— start of SOURCE DATA —
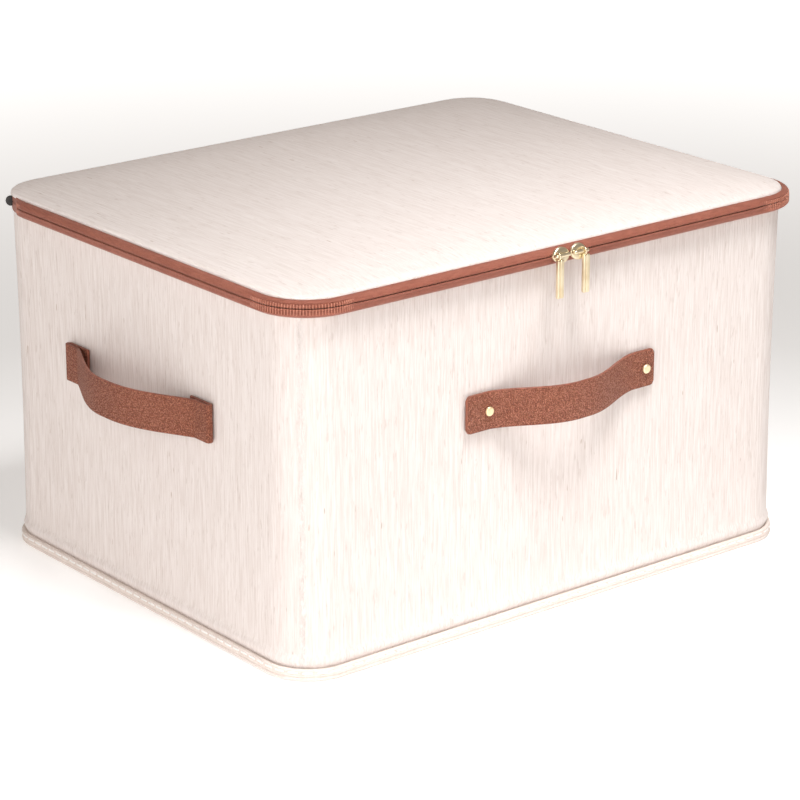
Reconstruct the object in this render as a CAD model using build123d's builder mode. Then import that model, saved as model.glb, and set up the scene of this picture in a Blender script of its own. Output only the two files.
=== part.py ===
"""A zipped fabric storage bin: stiff walls, a padded lid on a cloth hinge, two sliders and three handles.

The origin is the centre of the base's underside. +X is to the right, the front faces -Y and +Z is up.
Sizes are in millimetres. A profile's first number is how far it stands out from the wall's outer face.
"""

import os
from math import degrees

from build123d import *

# ---- driving sizes -------------------------------------------------------------------------------
width = 400.0  # across the front, over the wall cloth
depth = 318.0  # front to back, over the wall cloth
wall_height = 224.5  # top edge of the wall cloth
corner_radius = 29.0

cloth = 1.2  # outer cloth
board = 2.5  # stiffener boards
lining = 0.9  # inner cloth
layer_gap = 0.1  # between layers that lie on each other
board_gap = 0.5  # where two wall boards meet in a corner

hem_height = 7.5  # bound seam round the base
hem_stand = 3.0  # how far it stands out

nose_stand = 7.0  # how far the zip band stands out
tape = 0.9  # zip tape
zip_slot = 1.2  # between the two tapes' edges
lower_band = 5.8  # from the wall cloth's top to the slot
upper_band = 3.9  # from the slot to the lid's edge
coil_radius = 0.6
zip_turn = 45.0  # degrees the zip runs into each back corner
stop_radius = nose_stand * 3 / 7  # dark stops on the zip's ends
stop_length = 1.6
end_gap = 0.3  # between the tapes, the stops and the hinge cloth
lid_reach = 1.7  # where the upper tape meets the lid, outside the wall's face

hinge_stand = 4.0  # how far the cloth hinge stands out
hinge_skin = 0.4

lid_rise = 4.5  # the padded top above its edge
lid_slope = 22.0  # width of the padded slope
lid_foam_clear = 0.3

strap_width = 24.0
strap = 2.8
strap_length = 152.0
strap_bulge = 22.0  # how far the loop stands off
strap_foot = 23.5  # length of each end that lies flat
strap_top = 30.0  # length of the loop's flat middle
strap_height = 142.0  # centre line above the floor
strap_corner = 3.0
foot_radius = 12.0
loop_radius = 45.0
fold = 2.2  # the side straps' turned-under ends

rivet_cap = 6.0
rivet_cap_height = 1.5
rivet_post = 2.6
rivet_fit = 0.2  # round the post
rivet_inset_left = 16.8
rivet_inset_right = 7.5
washer = 8.0
washer_height = 0.8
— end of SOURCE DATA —
REQUIRED TASK - Using the data above, repeat every line exactly.

ANSWER TO THE TASK -
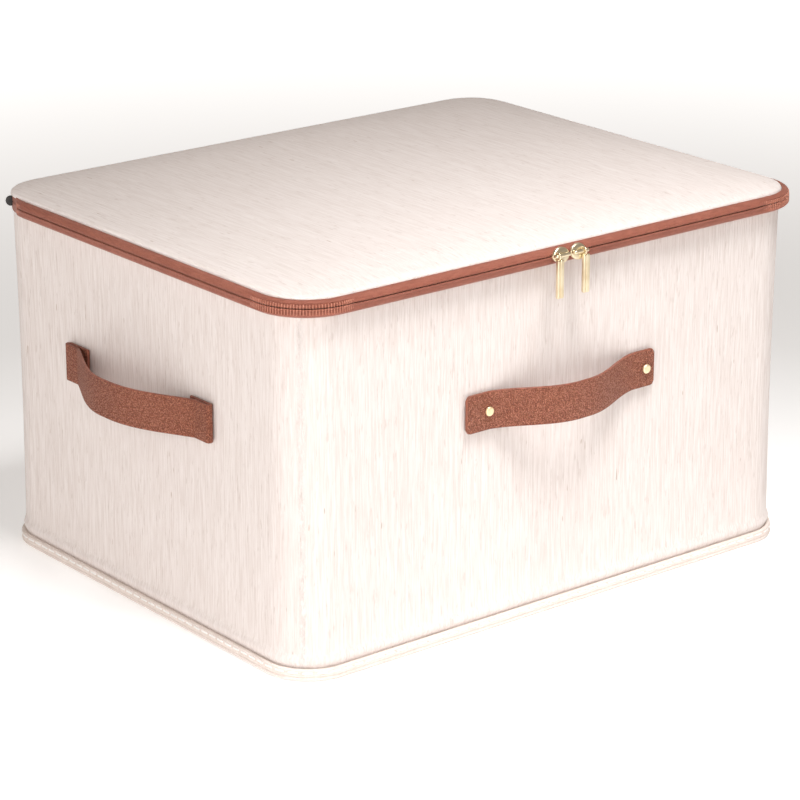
Reconstruct the object in this render as a CAD model using build123d's builder mode. Then import that model, saved as model.glb, and set up the scene of this picture in a Blender script of its own. Output only the two files.
=== part.py ===
"""A zipped fabric storage bin: stiff walls, a padded lid on a cloth hinge, two sliders and three handles.

The origin is the centre of the base's underside. +X is to the right, the front faces -Y and +Z is up.
Sizes are in millimetres. A profile's first number is how far it stands out from the wall's outer face.
"""

import os
from math import degrees

from build123d import *

# ---- driving sizes -------------------------------------------------------------------------------
width = 400.0  # across the front, over the wall cloth
depth = 318.0  # front to back, over the wall cloth
wall_height = 224.5  # top edge of the wall cloth
corner_radius = 29.0

cloth = 1.2  # outer cloth
board = 2.5  # stiffener boards
lining = 0.9  # inner cloth
layer_gap = 0.1  # between layers that lie on each other
board_gap = 0.5  # where two wall boards meet in a corner

hem_height = 7.5  # bound seam round the base
hem_stand = 3.0  # how far it stands out

nose_stand = 7.0  # how far the zip band stands out
tape = 0.9  # zip tape
zip_slot = 1.2  # between the two tapes' edges
lower_band = 5.8  # from the wall cloth's top to the slot
upper_band = 3.9  # from the slot to the lid's edge
coil_radius = 0.6
zip_turn = 45.0  # degrees the zip runs into each back corner
stop_radius = nose_stand * 3 / 7  # dark stops on the zip's ends
stop_length = 1.6
end_gap = 0.3  # between the tapes, the stops and the hinge cloth
lid_reach = 1.7  # where the upper tape meets the lid, outside the wall's face

hinge_stand = 4.0  # how far the cloth hinge stands out
hinge_skin = 0.4

lid_rise = 4.5  # the padded top above its edge
lid_slope = 22.0  # width of the padded slope
lid_foam_clear = 0.3

strap_width = 24.0
strap = 2.8
strap_length = 152.0
strap_bulge = 22.0  # how far the loop stands off
strap_foot = 23.5  # length of each end that lies flat
strap_top = 30.0  # length of the loop's flat middle
strap_height = 142.0  # centre line above the floor
strap_corner = 3.0
foot_radius = 12.0
loop_radius = 45.0
fold = 2.2  # the side straps' turned-under ends

rivet_cap = 6.0
rivet_cap_height = 1.5
rivet_post = 2.6
rivet_fit = 0.2  # round the post
rivet_inset_left = 16.8
rivet_inset_right = 7.5
washer = 8.0
washer_height = 0.8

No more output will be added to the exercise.